§ What is expected: Both end lines count: copy exactly from the line that contains "of the box." to the line that contains "bpy.data.objects.remove(obj)", and only those lines.

§ Records for the exercise:
┌────────
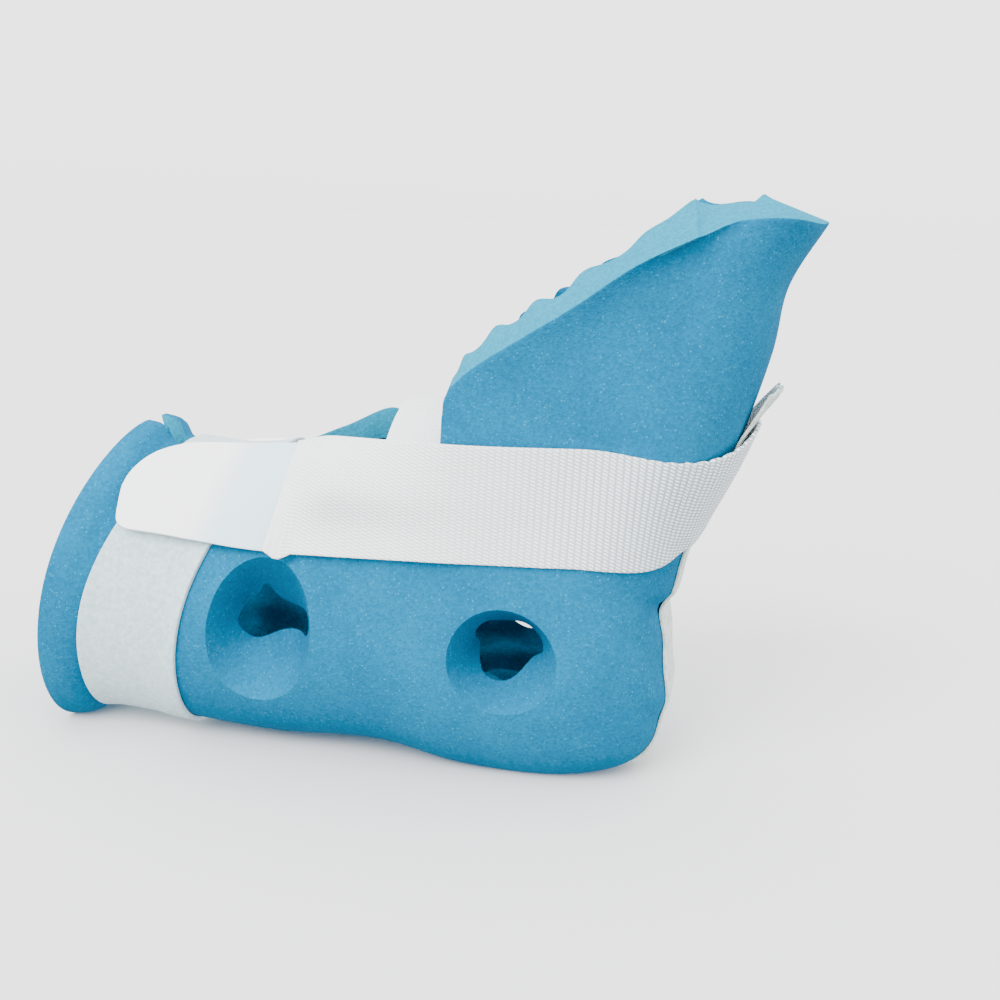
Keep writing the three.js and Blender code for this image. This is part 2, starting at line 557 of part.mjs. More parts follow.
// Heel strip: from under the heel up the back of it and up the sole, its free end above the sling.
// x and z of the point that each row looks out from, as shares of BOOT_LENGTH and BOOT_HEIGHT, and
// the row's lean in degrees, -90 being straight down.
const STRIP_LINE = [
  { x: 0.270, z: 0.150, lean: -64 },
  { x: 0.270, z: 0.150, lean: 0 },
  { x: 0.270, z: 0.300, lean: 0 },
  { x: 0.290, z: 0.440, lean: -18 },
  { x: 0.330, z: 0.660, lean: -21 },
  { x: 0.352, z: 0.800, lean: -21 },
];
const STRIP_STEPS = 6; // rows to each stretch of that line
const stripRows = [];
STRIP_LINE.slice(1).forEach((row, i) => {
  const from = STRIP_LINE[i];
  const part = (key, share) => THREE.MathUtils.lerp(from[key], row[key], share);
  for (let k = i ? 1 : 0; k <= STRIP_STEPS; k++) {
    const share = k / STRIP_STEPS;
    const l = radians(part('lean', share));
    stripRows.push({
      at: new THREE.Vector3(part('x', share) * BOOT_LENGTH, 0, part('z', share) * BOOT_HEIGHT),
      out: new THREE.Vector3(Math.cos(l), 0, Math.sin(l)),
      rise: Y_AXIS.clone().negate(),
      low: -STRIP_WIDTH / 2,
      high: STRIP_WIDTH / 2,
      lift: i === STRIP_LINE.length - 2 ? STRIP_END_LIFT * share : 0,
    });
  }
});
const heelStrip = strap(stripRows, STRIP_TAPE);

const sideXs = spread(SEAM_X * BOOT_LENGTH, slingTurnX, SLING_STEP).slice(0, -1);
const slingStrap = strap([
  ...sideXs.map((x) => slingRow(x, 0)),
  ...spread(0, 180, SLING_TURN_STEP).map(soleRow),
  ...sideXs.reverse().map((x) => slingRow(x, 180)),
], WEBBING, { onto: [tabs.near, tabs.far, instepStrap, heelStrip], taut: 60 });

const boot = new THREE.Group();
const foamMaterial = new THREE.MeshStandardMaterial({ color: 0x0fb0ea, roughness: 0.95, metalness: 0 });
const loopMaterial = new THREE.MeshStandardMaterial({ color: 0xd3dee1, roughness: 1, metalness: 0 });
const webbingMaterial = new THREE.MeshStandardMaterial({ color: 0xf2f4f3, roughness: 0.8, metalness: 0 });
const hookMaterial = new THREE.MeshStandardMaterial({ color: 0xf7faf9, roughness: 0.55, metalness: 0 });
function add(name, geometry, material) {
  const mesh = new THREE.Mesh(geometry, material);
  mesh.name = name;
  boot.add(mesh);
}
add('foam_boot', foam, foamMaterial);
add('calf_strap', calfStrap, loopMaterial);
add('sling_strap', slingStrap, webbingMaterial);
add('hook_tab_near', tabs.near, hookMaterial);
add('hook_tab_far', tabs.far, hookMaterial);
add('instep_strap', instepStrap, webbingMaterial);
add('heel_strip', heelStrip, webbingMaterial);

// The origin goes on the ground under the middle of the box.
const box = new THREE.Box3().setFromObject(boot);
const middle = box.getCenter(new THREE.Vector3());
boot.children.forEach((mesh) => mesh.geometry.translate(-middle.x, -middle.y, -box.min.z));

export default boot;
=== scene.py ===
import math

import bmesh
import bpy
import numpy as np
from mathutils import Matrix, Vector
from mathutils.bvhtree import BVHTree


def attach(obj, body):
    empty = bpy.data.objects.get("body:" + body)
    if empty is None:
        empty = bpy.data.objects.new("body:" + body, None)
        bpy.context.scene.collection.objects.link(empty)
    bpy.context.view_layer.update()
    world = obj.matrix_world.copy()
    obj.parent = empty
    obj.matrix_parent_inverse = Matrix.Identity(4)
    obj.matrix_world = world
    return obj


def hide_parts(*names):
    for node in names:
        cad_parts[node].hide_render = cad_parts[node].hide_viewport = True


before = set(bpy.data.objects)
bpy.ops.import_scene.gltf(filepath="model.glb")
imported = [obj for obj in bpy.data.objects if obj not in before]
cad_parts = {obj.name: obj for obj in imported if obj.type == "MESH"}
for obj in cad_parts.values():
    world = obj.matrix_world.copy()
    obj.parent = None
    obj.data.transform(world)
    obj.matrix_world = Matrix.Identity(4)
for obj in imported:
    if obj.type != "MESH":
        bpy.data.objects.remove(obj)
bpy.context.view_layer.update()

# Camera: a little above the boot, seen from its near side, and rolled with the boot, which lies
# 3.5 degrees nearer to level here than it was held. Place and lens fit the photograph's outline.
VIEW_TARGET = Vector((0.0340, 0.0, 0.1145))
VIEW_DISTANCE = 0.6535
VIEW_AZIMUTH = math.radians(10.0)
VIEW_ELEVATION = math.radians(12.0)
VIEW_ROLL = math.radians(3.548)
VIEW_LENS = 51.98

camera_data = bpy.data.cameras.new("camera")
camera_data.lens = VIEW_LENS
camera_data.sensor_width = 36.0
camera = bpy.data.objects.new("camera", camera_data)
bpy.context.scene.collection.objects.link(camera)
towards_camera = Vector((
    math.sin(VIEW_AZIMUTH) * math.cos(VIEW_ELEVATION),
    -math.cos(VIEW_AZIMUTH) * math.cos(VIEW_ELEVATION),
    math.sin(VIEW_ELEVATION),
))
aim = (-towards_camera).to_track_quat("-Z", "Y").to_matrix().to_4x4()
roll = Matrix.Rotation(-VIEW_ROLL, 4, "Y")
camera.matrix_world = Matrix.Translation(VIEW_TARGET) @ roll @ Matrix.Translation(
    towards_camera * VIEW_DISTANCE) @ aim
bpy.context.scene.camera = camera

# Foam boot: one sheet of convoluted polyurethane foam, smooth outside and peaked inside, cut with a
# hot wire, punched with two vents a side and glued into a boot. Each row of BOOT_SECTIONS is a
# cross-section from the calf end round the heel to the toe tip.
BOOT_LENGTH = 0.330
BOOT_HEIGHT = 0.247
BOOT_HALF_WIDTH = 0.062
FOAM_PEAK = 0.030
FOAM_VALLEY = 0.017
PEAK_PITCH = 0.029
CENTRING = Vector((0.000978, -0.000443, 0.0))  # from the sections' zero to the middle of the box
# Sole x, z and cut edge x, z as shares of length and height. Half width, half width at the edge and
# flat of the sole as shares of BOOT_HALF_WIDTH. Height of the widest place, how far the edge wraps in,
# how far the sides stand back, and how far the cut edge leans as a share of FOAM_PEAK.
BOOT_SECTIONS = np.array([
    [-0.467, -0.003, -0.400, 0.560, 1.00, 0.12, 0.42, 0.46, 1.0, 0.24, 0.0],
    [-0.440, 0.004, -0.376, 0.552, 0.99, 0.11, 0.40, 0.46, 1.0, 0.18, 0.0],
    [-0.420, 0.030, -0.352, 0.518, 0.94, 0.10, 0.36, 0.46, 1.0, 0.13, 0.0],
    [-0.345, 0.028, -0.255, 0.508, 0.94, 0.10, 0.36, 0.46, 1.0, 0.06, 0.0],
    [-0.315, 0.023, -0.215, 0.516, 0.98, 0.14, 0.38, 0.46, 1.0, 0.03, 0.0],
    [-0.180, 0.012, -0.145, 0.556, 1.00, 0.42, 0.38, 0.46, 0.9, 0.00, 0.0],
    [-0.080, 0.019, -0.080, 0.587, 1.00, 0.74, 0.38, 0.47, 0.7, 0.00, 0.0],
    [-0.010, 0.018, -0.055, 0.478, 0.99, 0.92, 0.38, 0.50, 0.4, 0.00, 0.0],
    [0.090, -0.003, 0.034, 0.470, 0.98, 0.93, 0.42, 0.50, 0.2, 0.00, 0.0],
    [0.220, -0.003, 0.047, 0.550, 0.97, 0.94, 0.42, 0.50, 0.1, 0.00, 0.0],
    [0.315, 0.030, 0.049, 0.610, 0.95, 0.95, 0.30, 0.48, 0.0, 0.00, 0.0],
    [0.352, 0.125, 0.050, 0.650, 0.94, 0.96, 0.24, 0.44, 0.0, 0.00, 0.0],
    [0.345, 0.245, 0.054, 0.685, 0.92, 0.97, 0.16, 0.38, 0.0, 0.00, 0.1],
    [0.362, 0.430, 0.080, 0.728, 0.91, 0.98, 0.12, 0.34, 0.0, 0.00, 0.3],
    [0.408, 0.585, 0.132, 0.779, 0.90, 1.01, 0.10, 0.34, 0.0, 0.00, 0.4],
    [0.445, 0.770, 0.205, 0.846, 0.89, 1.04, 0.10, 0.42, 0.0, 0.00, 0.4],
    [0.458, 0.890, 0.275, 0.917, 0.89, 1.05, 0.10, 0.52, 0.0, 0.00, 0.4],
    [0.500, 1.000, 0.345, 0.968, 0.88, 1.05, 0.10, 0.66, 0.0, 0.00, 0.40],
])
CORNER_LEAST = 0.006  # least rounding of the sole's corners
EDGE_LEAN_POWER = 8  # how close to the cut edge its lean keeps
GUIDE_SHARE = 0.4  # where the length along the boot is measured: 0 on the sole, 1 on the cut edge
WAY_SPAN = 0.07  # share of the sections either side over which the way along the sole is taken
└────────
┌────────
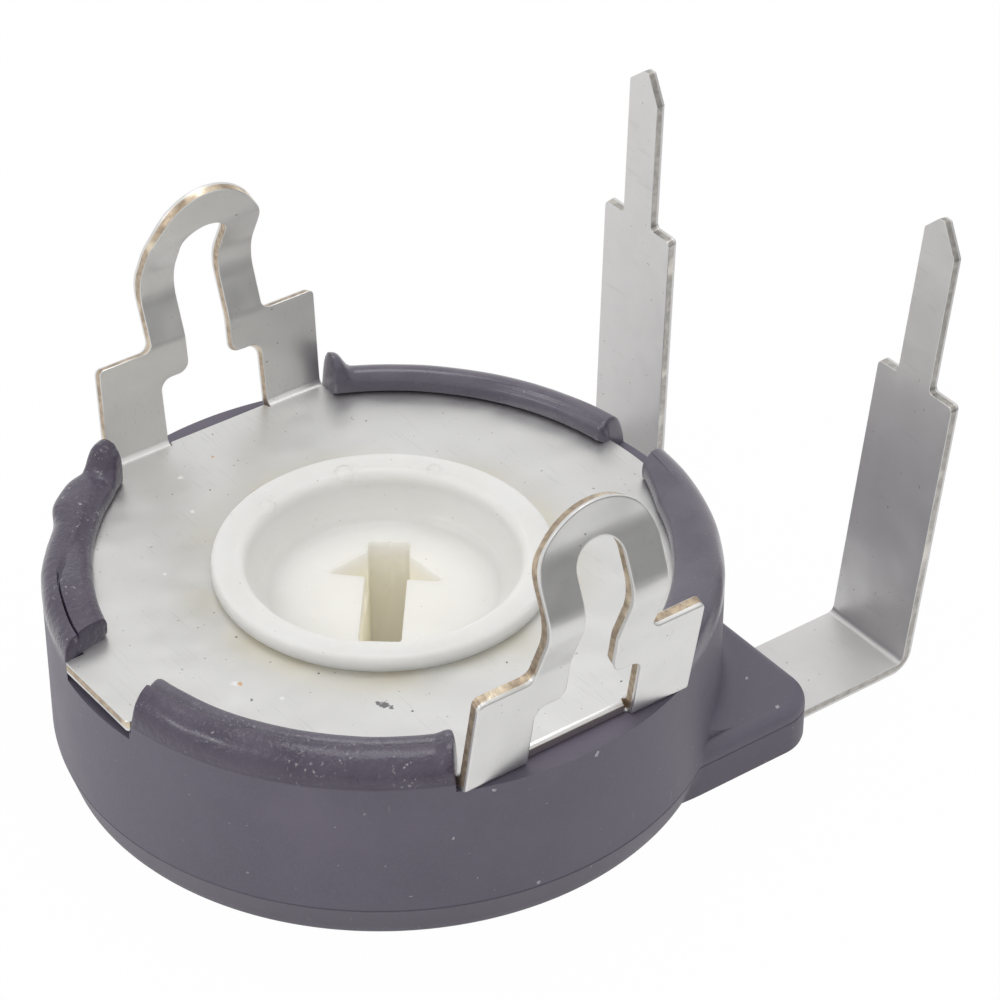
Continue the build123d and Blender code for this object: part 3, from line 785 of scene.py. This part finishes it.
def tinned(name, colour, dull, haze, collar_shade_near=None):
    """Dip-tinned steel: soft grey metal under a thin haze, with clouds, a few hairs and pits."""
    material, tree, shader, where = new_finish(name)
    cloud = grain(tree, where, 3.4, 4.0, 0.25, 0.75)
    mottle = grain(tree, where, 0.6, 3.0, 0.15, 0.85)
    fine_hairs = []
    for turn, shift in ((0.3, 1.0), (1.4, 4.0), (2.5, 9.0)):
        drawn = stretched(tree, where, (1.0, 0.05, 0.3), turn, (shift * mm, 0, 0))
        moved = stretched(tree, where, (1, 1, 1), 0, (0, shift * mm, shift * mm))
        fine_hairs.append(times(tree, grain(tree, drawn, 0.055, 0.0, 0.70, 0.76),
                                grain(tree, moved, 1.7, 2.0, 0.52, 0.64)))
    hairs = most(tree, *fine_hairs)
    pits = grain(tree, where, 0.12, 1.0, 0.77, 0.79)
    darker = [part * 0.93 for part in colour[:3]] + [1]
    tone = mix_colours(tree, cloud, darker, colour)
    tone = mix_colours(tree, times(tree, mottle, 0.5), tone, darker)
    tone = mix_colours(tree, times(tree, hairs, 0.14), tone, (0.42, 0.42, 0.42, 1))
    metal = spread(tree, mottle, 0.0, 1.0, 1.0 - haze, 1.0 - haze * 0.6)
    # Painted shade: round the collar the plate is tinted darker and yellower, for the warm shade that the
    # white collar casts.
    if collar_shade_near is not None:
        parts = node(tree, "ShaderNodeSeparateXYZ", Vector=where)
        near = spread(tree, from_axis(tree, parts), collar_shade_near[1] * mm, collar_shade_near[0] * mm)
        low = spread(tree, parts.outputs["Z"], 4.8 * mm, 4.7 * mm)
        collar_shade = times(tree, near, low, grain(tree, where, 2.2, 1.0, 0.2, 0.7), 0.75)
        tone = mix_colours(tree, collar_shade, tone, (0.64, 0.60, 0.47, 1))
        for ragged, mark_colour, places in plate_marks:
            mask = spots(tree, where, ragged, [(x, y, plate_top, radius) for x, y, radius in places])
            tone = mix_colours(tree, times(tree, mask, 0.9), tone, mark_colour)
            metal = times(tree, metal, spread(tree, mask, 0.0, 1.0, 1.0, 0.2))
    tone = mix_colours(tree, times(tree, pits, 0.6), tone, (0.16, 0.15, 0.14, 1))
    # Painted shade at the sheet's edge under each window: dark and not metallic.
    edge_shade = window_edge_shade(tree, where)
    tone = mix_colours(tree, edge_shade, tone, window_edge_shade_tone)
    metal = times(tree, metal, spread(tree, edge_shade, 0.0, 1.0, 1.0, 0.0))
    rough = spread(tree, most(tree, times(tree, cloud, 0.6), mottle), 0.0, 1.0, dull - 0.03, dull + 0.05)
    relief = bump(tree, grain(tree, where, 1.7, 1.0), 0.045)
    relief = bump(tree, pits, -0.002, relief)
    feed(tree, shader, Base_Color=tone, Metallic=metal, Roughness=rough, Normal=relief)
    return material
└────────
┌────────
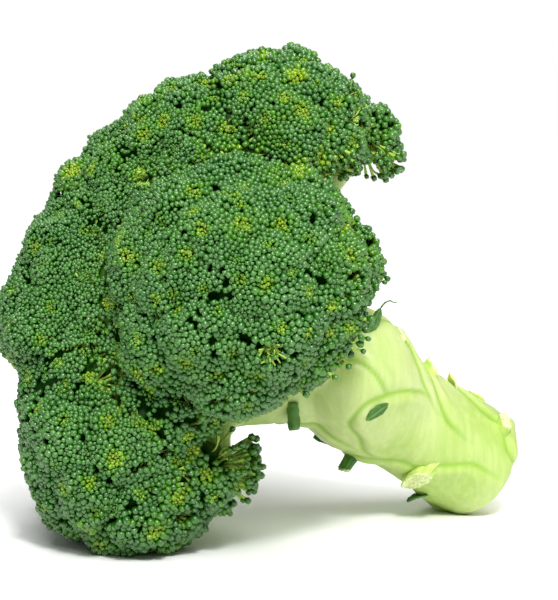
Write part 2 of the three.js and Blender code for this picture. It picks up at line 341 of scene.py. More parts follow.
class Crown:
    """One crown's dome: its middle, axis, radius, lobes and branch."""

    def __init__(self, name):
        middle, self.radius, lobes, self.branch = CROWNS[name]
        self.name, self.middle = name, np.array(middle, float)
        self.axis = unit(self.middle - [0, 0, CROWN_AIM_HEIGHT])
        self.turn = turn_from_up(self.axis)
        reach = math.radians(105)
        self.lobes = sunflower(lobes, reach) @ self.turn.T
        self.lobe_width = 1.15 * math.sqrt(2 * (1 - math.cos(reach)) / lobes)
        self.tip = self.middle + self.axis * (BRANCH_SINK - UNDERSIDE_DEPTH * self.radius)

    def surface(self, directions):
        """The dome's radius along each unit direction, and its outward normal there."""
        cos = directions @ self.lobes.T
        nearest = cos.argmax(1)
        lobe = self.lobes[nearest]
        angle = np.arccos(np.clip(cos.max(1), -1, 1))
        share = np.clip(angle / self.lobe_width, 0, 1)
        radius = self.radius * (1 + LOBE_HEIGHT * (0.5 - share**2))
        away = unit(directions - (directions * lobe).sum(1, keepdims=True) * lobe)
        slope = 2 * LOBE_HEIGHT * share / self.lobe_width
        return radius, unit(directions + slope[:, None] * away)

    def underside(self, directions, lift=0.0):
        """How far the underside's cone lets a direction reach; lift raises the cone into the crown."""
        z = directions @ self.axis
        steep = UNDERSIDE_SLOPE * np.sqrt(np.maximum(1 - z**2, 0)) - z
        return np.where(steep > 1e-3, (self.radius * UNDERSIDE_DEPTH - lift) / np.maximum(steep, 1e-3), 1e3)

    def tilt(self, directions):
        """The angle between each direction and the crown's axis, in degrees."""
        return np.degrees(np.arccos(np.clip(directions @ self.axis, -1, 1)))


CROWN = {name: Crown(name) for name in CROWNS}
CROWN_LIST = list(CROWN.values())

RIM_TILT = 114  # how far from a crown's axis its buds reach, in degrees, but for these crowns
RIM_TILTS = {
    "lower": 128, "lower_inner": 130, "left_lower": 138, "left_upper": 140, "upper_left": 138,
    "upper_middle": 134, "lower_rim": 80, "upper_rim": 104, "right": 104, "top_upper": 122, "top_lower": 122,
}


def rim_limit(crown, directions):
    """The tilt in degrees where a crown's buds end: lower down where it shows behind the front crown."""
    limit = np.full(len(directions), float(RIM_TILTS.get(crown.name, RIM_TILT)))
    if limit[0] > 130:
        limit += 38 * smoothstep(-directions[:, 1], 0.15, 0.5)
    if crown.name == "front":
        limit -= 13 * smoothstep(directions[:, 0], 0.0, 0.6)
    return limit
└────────
§ Written response:
// The origin goes on the ground under the middle of the box.
const box = new THREE.Box3().setFromObject(boot);
const middle = box.getCenter(new THREE.Vector3());
boot.children.forEach((mesh) => mesh.geometry.translate(-middle.x, -middle.y, -box.min.z));

export default boot;
=== scene.py ===
import math

import bmesh
import bpy
import numpy as np
from mathutils import Matrix, Vector
from mathutils.bvhtree import BVHTree


def attach(obj, body):
    empty = bpy.data.objects.get("body:" + body)
    if empty is None:
        empty = bpy.data.objects.new("body:" + body, None)
        bpy.context.scene.collection.objects.link(empty)
    bpy.context.view_layer.update()
    world = obj.matrix_world.copy()
    obj.parent = empty
    obj.matrix_parent_inverse = Matrix.Identity(4)
    obj.matrix_world = world
    return obj


def hide_parts(*names):
    for node in names:
        cad_parts[node].hide_render = cad_parts[node].hide_viewport = True


before = set(bpy.data.objects)
bpy.ops.import_scene.gltf(filepath="model.glb")
imported = [obj for obj in bpy.data.objects if obj not in before]
cad_parts = {obj.name: obj for obj in imported if obj.type == "MESH"}
for obj in cad_parts.values():
    world = obj.matrix_world.copy()
    obj.parent = None
    obj.data.transform(world)
    obj.matrix_world = Matrix.Identity(4)
for obj in imported:
    if obj.type != "MESH":
        bpy.data.objects.remove(obj)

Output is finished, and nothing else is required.